If Congress passes President Obama’s trillion-dollar overhaul of the nation’s health-care industry, political entrepreneurs are sure to seek a cut of the enormous prize, and few have positioned themselves more skillfully than Ted Kennedy, Jr. “For years, Kennedy, Jr. has been boldly exploiting both his name and his intimate relationship with the most influential member of the U.S. Senate when it comes to health care and organized labor: his father, Senator Ted Kennedy,” Dick Morris and Eileen McGann write in their new book, Catastrophe. “And his father has been all too willing to help out in making the family connection into a lucrative business for his son.” Over the course of this decade, medical giants with business interests before the senator have showered money upon his son’s lobbying businesses: Bristol-Myers Squibb has paid $380,000; the Advanced Medical Technology Association, $220,000; Ascension Health, $280,000. Ask not what you can do for your name; ask what your name can do for you.

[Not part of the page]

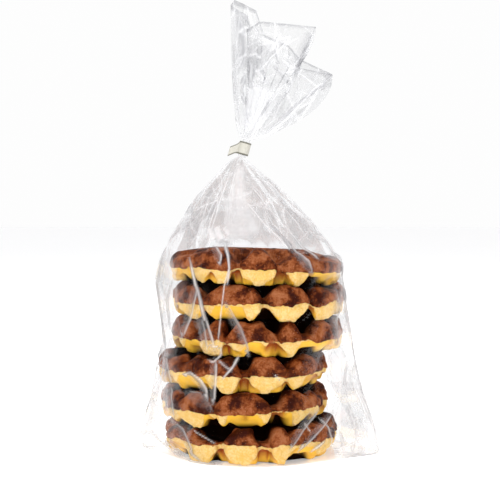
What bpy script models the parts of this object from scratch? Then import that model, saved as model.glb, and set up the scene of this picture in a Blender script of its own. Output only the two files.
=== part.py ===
"""Clear cellophane bag that holds a stack of six chocolate-dipped waffles, closed with a strip tie.

The bag is one solid out to the outer face of its film. It stands on its flat bottom with the
origin at the middle of that bottom, +X along the wide side and +Z up. All lengths are in metres.
"""

import math

import bmesh
import bpy
from mathutils import Vector

# Driving dimensions of the bag.
COLUMNS = 72  # points round each level of the film, the first at the right edge, even for the left one
PLEATS = 12
PLEAT_DEPTH = 0.0022
PLEATS_START = 0.090
NECK_RADIUS = 0.0022
NECK_LOW = Vector((-0.0078, 0.0, 0.1640))
NECK_HIGH = Vector((-0.0052, 0.0, 0.1738))
BASE_TURN = math.radians(-11)  # the flattened corners of the base, seen from above
BASE_TURN_TOP = 0.060  # the height at which that turn has died out

# Height of a level, left edge, right edge, middle of the round part, and half its depth.
BAG_LEVELS = (
    (0.0000, -0.0682, 0.0690, 0.0000, 0.0475),
    (0.0025, -0.0697, 0.0708, 0.0000, 0.0492),
    (0.0130, -0.0660, 0.0696, -0.0008, 0.0500),
    (0.0300, -0.0594, 0.0645, -0.0030, 0.0500),
    (0.0440, -0.0562, 0.0592, -0.0038, 0.0500),
    (0.0560, -0.0540, 0.0568, -0.0030, 0.0500),
    (0.0670, -0.0528, 0.0553, 0.0002, 0.0500),
    (0.0815, -0.0544, 0.0525, 0.0012, 0.0500),
    (0.0960, -0.0561, 0.0498, 0.0008, 0.0500),
    (0.1050, -0.0542, 0.0482, -0.0008, 0.0498),
    (0.1120, -0.0510, 0.0448, -0.0025, 0.0480),
    (0.1240, -0.0448, 0.0360, -0.0048, 0.0405),
    (0.1375, -0.0364, 0.0250, -0.0058, 0.0300),
    (0.1500, -0.0255, 0.0120, -0.0068, 0.0185),
    (0.1590, -0.0172, 0.0005, -0.0084, 0.0085),
    (0.1620, -0.0140, -0.0030, -0.0088, 0.0050),
)
BAG_RINGS = (
    0.0, 0.0025, 0.008, 0.014, 0.021, 0.028, 0.036, 0.044, 0.053, 0.062, 0.071, 0.080, 0.088, 0.096,
    0.102, 0.107, 0.112, 0.117, 0.122, 0.127, 0.132, 0.137, 0.142, 0.147, 0.152, 0.157, 0.162,
)  # fmt: skip

# The bag's open mouth above the tie: the column of each corner, where it is, and how its film
# gets there, below 1 rising first and then spreading, above 1 spreading first.
MOUTH_CORNERS = (
    (0, (0.0445, 0.0060, 0.2105), 1.15),  # right leaf
    (5, (0.0275, 0.0120, 0.2190), 1.15),
    (12, (0.0200, 0.0190, 0.2280), 1.10),  # back leaf
    (19, (0.0060, 0.0120, 0.2330), 1.20),
    (25, (0.0010, 0.0130, 0.2475), 1.40),  # back left leaf
    (31, (-0.0060, 0.0080, 0.2507), 1.80),
    (35, (-0.0112, 0.0010, 0.2515), 2.00),  # left leaf, the highest point
    (37, (-0.0136, -0.0020, 0.2480), 2.00),
    (42, (-0.0045, -0.0080, 0.2420), 1.40),
    (47, (-0.0035, -0.0150, 0.2330), 1.10),  # front leaf
    (52, (0.0040, -0.0070, 0.2385), 0.90),
    (64, (0.0340, -0.0110, 0.2350), 0.65),  # middle leaf
    (68, (0.0250, -0.0020, 0.2140), 0.90),
)
MOUTH_FLOOR = (0.0060, 0.0010, 0.2050)
FAN_RINGS = 14
FAN_PLEATS = 36
FAN_PLEAT_DEPTH = 0.0010

# Driving dimensions of the tie, a strip bent round the neck whose two ends lie side by side.
TIE_WIDTH = 0.0072
TIE_THICKNESS = 0.0006
TIE_BEND_RADIUS = 0.0029  # to the middle of the strip's thickness
TIE_TAIL_REACH = 0.0092
TIE_TAIL_GAP = 0.0010  # between the middles of the two ends
TIE_TAIL_DROP = math.tan(math.radians(24))
TIE_ARC_POINTS = 28

FILM_COLOUR = (0.90, 0.91, 0.92, 1.0)
TIE_COLOUR = (0.90, 0.88, 0.80, 1.0)


def clear_scene():
    """Removes every object that the file opened with."""
    for old in list(bpy.data.objects):
        bpy.data.objects.remove(old, do_unlink=True)


def new_collection(name):
    """A collection linked to the scene."""
    collection = bpy.data.collections.new(name)
    bpy.context.scene.collection.children.link(collection)
    return collection


def material(name, colour, roughness, alpha=1.0):
    """A plain Principled material."""
    made = bpy.data.materials.new(name)
    made.use_nodes = True
    shader = made.node_tree.nodes["Principled BSDF"]
    shader.inputs["Base Color"].default_value = colour
    shader.inputs["Roughness"].default_value = roughness
    shader.inputs["Alpha"].default_value = alpha
    return made


def smooth_levels(height):
    """The bag's left edge, right edge, middle and half depth at a height, on a smooth curve."""
    levels = BAG_LEVELS
    last = len(levels) - 1
    low = max(i for i in range(last) if levels[i][0] <= height)
    share = (height - levels[low][0]) / (levels[low + 1][0] - levels[low][0])
    return [hermite(levels, low, last, column, share) for column in range(1, 5)]


def hermite(levels, low, last, column, share):
    """One column of the levels between rows low and low + 1, with a slope limited at each row."""
    start, end = levels[low], levels[low + 1]
    span = end[0] - start[0]
    first = level_slope(levels, low, last, column) * span
    second = level_slope(levels, low + 1, last, column) * span
    change = end[column] - start[column]
    square, cube = share**2, share**3
    return (
        start[column]
        + first * (cube - 2 * square + share)
        + change * (3 * square - 2 * cube)
        + second * (cube - square)
    )


def level_slope(levels, row, last, column):
    """The slope of a column at a row: the smaller of its neighbours', or none at a turn."""
    if row in (0, last):
        other = 1 if row == 0 else last - 1
        return (levels[row][column] - levels[other][column]) / (levels[row][0] - levels[other][0])
    below = (levels[row][column] - levels[row - 1][column]) / (levels[row][0] - levels[row - 1][0])
    above = (levels[row + 1][column] - levels[row][column]) / (levels[row + 1][0] - levels[row][0])
    if below * above <= 0:
        return 0.0
    return math.copysign(min(abs(below), abs(above), abs(below + above) / 2), below)


def taut_reach(angle, radius, edge):
    """How far film reaches at an angle from its edge, drawn tight from a round of this radius."""
    if edge <= radius:
        return edge / math.hypot(math.cos(angle), math.sin(angle) * edge / radius)
    leaves = math.acos(radius / edge)
    off = abs(math.atan2(math.sin(angle), math.cos(angle)))
    return radius / math.cos(leaves - off) if off < leaves else radius


def pleat(column, count):
    """A crease wave from -1 in a valley to 1 on a ridge, with count ridges in all."""
    phase = (column * count / COLUMNS) % 1.0
    return 1 - 4 * min(phase, 1 - phase)


def bag_ring(height):
    """The points of the film at one level below the tie."""
    left, right, middle, half_depth = smooth_levels(height)
    turn = BASE_TURN * max(1 - height / BASE_TURN_TOP, 0.0)
    gathered = min(max((height - PLEATS_START) / (BAG_RINGS[-1] - PLEATS_START), 0.0), 1.0)
    depth = PLEAT_DEPTH * math.sin(math.pi * gathered) ** 0.8
    points = []
    for column in range(COLUMNS):
        angle = 2 * math.pi * column / COLUMNS
        facing_right = math.cos(angle) >= 0
        edge = right - middle if facing_right else middle - left
        off_axis = angle if facing_right else math.pi - angle
        reach = taut_reach(off_axis, half_depth, edge) + depth * (pleat(column, PLEATS) - 0.5)
        x, y = middle + reach * math.cos(angle), reach * math.sin(angle)
        points.append((
            x * math.cos(turn) - y * math.sin(turn),
            x * math.sin(turn) + y * math.cos(turn),
            height,
        ))
    return points


def neck_ring(centre):
    """The points of the gathered film inside the tie, square to the leaning neck."""
    lean = (NECK_HIGH.x - NECK_LOW.x) / (NECK_HIGH.z - NECK_LOW.z)
    points = []
    for column in range(COLUMNS):
        angle = 2 * math.pi * column / COLUMNS
        across = NECK_RADIUS * math.cos(angle)
        back = NECK_RADIUS * math.sin(angle)
        points.append((centre.x + across, centre.y + back, centre.z - lean * across))
    return points


def mouth_point(column):
    """The point of the bag's mouth in a column, on the edge between two corners, and its rise."""
    first = MOUTH_CORNERS[0]
    corners = MOUTH_CORNERS + ((COLUMNS, *first[1:]),)
    for (start, low, low_rise), (end, high, high_rise) in zip(corners, corners[1:]):
        if start <= column < end:
            share = (column - start) / (end - start)
            return Vector(low).lerp(Vector(high), share), low_rise + (high_rise - low_rise) * share
    raise ValueError(column)


def fan_ring(share):
    """The points of the film above the tie, from the neck at share 0 to the mouth at share 1."""
    spread = 1 - (1 - share) ** 2
    points = []
    for column, start in enumerate(neck_ring(NECK_HIGH)):
        end, rise = mouth_point(column)
        point = Vector(start).lerp(end, spread)
        point.z = start[2] + (end.z - start[2]) * share**rise
        outward = Vector((point.x - NECK_HIGH.x, point.y, 0.0)).normalized()
        point += outward * FAN_PLEAT_DEPTH * math.sin(math.pi * share) * pleat(column, FAN_PLEATS)
        points.append(tuple(point))
    return points


def loft(name, rings, top):
    """A closed mesh through rings of equal length, flat below and drawn in to one point above."""
    build = bmesh.new()
    rows = [[build.verts.new(point) for point in ring] for ring in rings]
    count = len(rows[0])
    for lower, upper in zip(rows, rows[1:]):
        for i in range(count):
            j = (i + 1) % count
            build.faces.new((lower[i], lower[j], upper[j]))
            build.faces.new((lower[i], upper[j], upper[i]))
    build.faces.new(list(reversed(rows[0])))
    peak = build.verts.new(top)
    for i in range(count):
        build.faces.new((rows[-1][i], rows[-1][(i + 1) % count], peak))
    mesh = bpy.data.meshes.new(name)
    build.to_mesh(mesh)
    build.free()
    return mesh


def add_bag(collection):
    """The filled bag, from its flat bottom through the tied neck to its fanned mouth."""
    rings = [bag_ring(height) for height in BAG_RINGS]
    rings += [neck_ring(NECK_LOW), neck_ring(NECK_HIGH)]
    rings += [fan_ring((step + 1) / FAN_RINGS) for step in range(FAN_RINGS)]
    bag = bpy.data.objects.new("bag", loft("bag", rings, MOUTH_FLOOR))
    bag.data.materials.append(material("cellophane", FILM_COLOUR, 0.08, alpha=0.35))
    collection.objects.link(bag)
    return bag


def tie_path():
    """The middle line of the strip, seen along the neck: one end, round the neck, and the other end."""
    side = TIE_TAIL_GAP / 2
    opening = math.asin(side / TIE_BEND_RADIUS)
    turn = 2 * (math.pi - opening)
    arc = [opening - math.pi + turn * step / TIE_ARC_POINTS for step in range(TIE_ARC_POINTS + 1)]
    bend = [(TIE_BEND_RADIUS * math.cos(a), TIE_BEND_RADIUS * math.sin(a)) for a in arc]
    return [(-TIE_TAIL_REACH, -side), *bend, (-TIE_TAIL_REACH, side)]


def add_tie(collection):
    """The strip round the neck, with the two ends that lie side by side sloping down to the left."""
    build = bmesh.new()
    line = []
    for x, y in tie_path():
        drop = TIE_TAIL_DROP * max(-x - TIE_BEND_RADIUS, 0.0)
        line.append(build.verts.new((x, y, -drop - TIE_WIDTH / 2)))
    edges = [build.edges.new(pair) for pair in zip(line, line[1:])]
    raised = bmesh.ops.extrude_edge_only(build, edges=edges)["geom"]
    upper = [part for part in raised if isinstance(part, bmesh.types.BMVert)]
    bmesh.ops.translate(build, verts=upper, vec=(0.0, 0.0, TIE_WIDTH))
    mesh = bpy.data.meshes.new("tie")
    build.to_mesh(mesh)
    build.free()
    tie = bpy.data.objects.new("tie", mesh)
    tie.location = (NECK_LOW + NECK_HIGH) / 2
    tie.rotation_euler = (0.0, math.atan2(NECK_HIGH.x - NECK_LOW.x, NECK_HIGH.z - NECK_LOW.z), 0.0)
    thickness = tie.modifiers.new("thickness", "SOLIDIFY")
    thickness.thickness = TIE_THICKNESS
    thickness.offset = 0.0
    thickness.use_even_offset = True
    mesh.materials.append(material("tie_strip", TIE_COLOUR, 0.5))
    collection.objects.link(tie)
    return tie


def centre_over_origin(bag, followers):
    """Moves the bag and what is on it so that the middle of its outline is on the Z axis."""
    xs = [vertex.co.x for vertex in bag.data.vertices]
    ys = [vertex.co.y for vertex in bag.data.vertices]
    middle = Vector((min(xs) + max(xs), min(ys) + max(ys), 0.0)) / 2
    for thing in (bag, *followers):
        thing.location -= middle


def main():
    """Builds the bag and its tie."""
    clear_scene()
    parts = new_collection("bag_of_waffles")
    bag = add_bag(parts)
    tie = add_tie(parts)
    centre_over_origin(bag, (tie,))


main()
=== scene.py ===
"""Looks of a clear bag that holds a stack of six thick waffles dipped in chocolate.

The frame's solid of the filled bag is replaced by its film and by the waffles inside, and the
strip round the neck by a strip with rounded edges. All lengths are in metres, +Z is up.
"""

import logging
import math
from dataclasses import dataclass, field
from enum import Enum
from typing import Union

import bmesh
import bpy
import numpy as np
from mathutils import Euler, Matrix, Vector
from mathutils.geometry import delaunay_2d_cdt


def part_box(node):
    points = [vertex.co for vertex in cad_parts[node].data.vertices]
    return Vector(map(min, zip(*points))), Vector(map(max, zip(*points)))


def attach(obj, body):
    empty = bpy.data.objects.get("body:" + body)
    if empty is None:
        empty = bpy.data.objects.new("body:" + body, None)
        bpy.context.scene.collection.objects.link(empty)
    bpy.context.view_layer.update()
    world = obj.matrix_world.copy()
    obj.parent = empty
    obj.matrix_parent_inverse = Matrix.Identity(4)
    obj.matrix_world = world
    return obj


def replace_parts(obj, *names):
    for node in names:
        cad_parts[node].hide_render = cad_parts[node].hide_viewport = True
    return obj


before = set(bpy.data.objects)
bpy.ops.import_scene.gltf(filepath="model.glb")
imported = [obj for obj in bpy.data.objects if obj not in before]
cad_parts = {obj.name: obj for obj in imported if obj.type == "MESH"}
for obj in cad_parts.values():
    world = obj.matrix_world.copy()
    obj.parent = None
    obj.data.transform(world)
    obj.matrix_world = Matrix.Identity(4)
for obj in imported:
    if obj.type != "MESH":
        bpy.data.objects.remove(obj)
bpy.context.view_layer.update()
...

The apple hasn’t fallen far from the tree. Back when Edward Moore Kennedy—Ted, Sr., that is—first ran in 1962 for the Senate seat that his brother John had vacated to become president two years earlier, he faced a Democratic primary challenge from Edward McCormack. “If his name [were] Edward Moore,” McCormack famously said in a debate with Kennedy, “with his qualifications—with your qualifications, Teddy—if it was Edward Moore, your candidacy would be a joke.” McCormack, himself the nephew of the Speaker of the House of Representatives, juxtaposed his many accomplishments—first in his class at Boston University Law, president of Boston’s city council, Massachusetts attorney general—with his opponent’s single qualification: “brother of the president.” Liberal theologian Reinhold Niebuhr agreed with the sentiment, dubbing Ted’s bid for office “an affront to political decency.” What 30-year-old not named Kennedy, and known primarily for womanizing, reckless driving, and getting kicked out of Harvard for cheating, could have won a Senate seat without ever having held a regular paying job save a two-year stint in the army? But it was the era of Camelot, and as one Bay State politico put it, “Running against a Kennedy is almost like running against the Church.”

So powerful was the Kennedy name in postwar Massachusetts that a South Boston High School dropout fortuitously named John Francis Kennedy, unrelated to the clan, traded in a job at a Gillette stockroom for three terms as state treasurer. Nepotism made Robert F. Kennedy—a lawyer who had never tried a case before a judge—attorney general of the United States. The Kennedy brand inspired Massachusetts voters to reelect Ted Kennedy seven times after he drunkenly got into the car crash that killed Mary Jo Kopechne 40 summers ago at Chappaquiddick. A district in Rhode Island continues to send Patrick Kennedy to Congress, despite his bipolar mental illness, candid 2003 boast that he’d never worked a day in his life, and rehab stints for OxyContin, alcohol, and cocaine abuse.

“I spent a lot of money for that Senate seat,” patriarch Joe Kennedy said prior to Ted’s initial run. “It belongs in the family.” Now, as Ted fights brain cancer, reports have his wife, Vicki, and nephew Joe angling for the job. Will the Kennedys need to hold an internecine primary to keep the seat—held by a Kennedy for 55 of the last 57 years—in the family? Such a display would be a symbolic reversal of the kind of political shenanigans that the Kennedys once unleashed upon opponents. When Jack Kennedy first ran for Congress in 1946, for instance, the family recruited an unknown Joseph Russo to put his name on the ballot and siphon votes from Kennedy rival Joseph Russo. The skullduggery helped Jack win a commanding plurality in the ten-person primary.

So Jack Kennedy knew the power of a name. Lately, though, the magic name’s power seems to be fading. Earlier this year, New Yorkers revolted at the spectacle of Caroline Kennedy—an occasional voter with Valley Girl syntax, a vague resumé, and a famous father—claiming a Senate seat as her birthright. A new generation of voters hasn’t lived through the family’s numerous traumas and feels no emotional connection to them. Ethnic politics proves less of a draw for increasingly deracinated Irishmen, and the onetime association of the Kennedys with the Catholic Church now seems almost too unbelievable to entertain. Most damaging, the glamorous veneer of Camelot class has yielded to the tabloid reality. After Ted Kennedy’s drunk driving killed a woman, Joe Kennedy II’s reckless driving crippled a girl, Robert F. Kennedy, Jr.’s heroin bust, David Kennedy’s overdose, William Kennedy Smith’s rape trial, and Michael Kennedy’s bedding of an underage babysitter, the brand name doesn’t have the power it once did.

But it still works for Ted Kennedy, Jr., who has pocketed millions from his famous name. Politics remains the family business.